Encounters with tradition (2): from evangelical to post-evangelical
A guest-post by D. W. Congdon
There are certainly problems with calling “evangelicalism” a tradition. To some, it refers simply to the Protestant churches born out of the Reformation. To others, it refers to the pietistic, Anabaptist traditions. To others, more recently, it refers to the American Free Church movement, which is more a sociopolitical reality than anything else. And to others still, it refers to a kind of Christian fundamentalism. I wish to affirm all of these uses of the term, and all of them apply to my own journey as an evangelical Christian.

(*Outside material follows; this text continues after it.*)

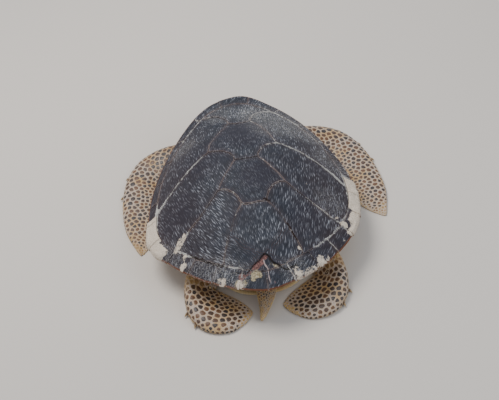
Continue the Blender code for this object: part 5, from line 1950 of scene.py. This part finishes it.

I grew up in your textbook American evangelical home: strong nuclear family, large extended family (presently over 50 first cousins), rooted in Scripture (devotions every night; Bible memory verses at every dinner), committed to biblical inerrancy and a male-female complementarianism (i.e., hierarchicalism), avid believers in six-day creationism, distrustful of anything related to the secular academy, loyal Republicans, Baptist heritage, descendants of Jonathan Blanchard (founder of Wheaton College), homeschooled, raised with strong moral principles, and active in our local nondenominational church at every level of ministry. And this description only scratches the surface.
In writing this post, therefore, I do not come with any experience in moving from one established Christian tradition to another. I grew up and remain an American evangelical of sorts. But within the course of my lifetime, evangelicalism became a much more fluid, malleable, and diverse entity. Within a single decade, I saw the rise of evangelical feminism, evangelical leftist politics, evangelical engagement with evolution (beyond creationism and ID), and most importantly, an evangelical engagement with ancient and contemporary theology in ways that had not been the case before. Of course, we might also mention the rise of the emerging church movement within American evangelicalism. Regardless of whether one sees this as a positive or negative development, it is at the very least indicative of how evangelicalism has expanded over recent years.
In my years as a student at Wheaton College, I went through a seismic shift in thinking. I arrived with no awareness of the diversity within the Christian church (which I honestly thought was limited only to Free Church evangelicals) and no understanding of the complex debates over the Bible, theology, politics, and other issues which I had simply taken for granted. All of that changed for me within the course of a year. As an English major, I did a lot of reading, and the three books that affected me the most during my first year were Augustine’s Confessions, Dante’s Divine Comedy, and G. K. Chesterton’s Orthodoxy – all by Roman Catholics. Finally, in the summer before my second year, I read Mark Noll’s Scandal of the Evangelical Mind, and this turned the tide for good.
I experienced a rather violent “conversion” process, and it took me a full two years to work through some of the major issues. Besides physically throwing Noll’s book after finishing it the first time, I went through a polemical stage in which I set about rejecting my heritage. Numerous angry emails later, I began to emerge from my youthful ire into a more mature readiness to construct a positive position which upheld the important elements of my upbringing (e.g., fidelity to Scripture, involvement in the church, concentration on the cross of Christ) while incorporating the insights that I had gained from others, such as Karl Barth. One insight in particular came from the experience of attending an Anglican church during my last year at Wheaton. The discovery of the liturgy and the eucharist for the first time (!) radically changed me in ways that simply reading theology never will.
In the end, I still consider myself an evangelical, but I am a much different person than I used to be – hopefully for the better. I am not entirely sure “post-evangelical” is the best term to describe where I am today, because I have no intention of being anything other than steadfastly evangelical (though I define this term in a much broader way now). Even so, it seems to be the term most used to describe this new orientation within evangelicalism. If by “post-evangelical” we mean a commitment to Scripture, the Protestant solae, and the local church combined with a moderate-leftist politics, then this is indeed the “tradition” in which I locate myself today.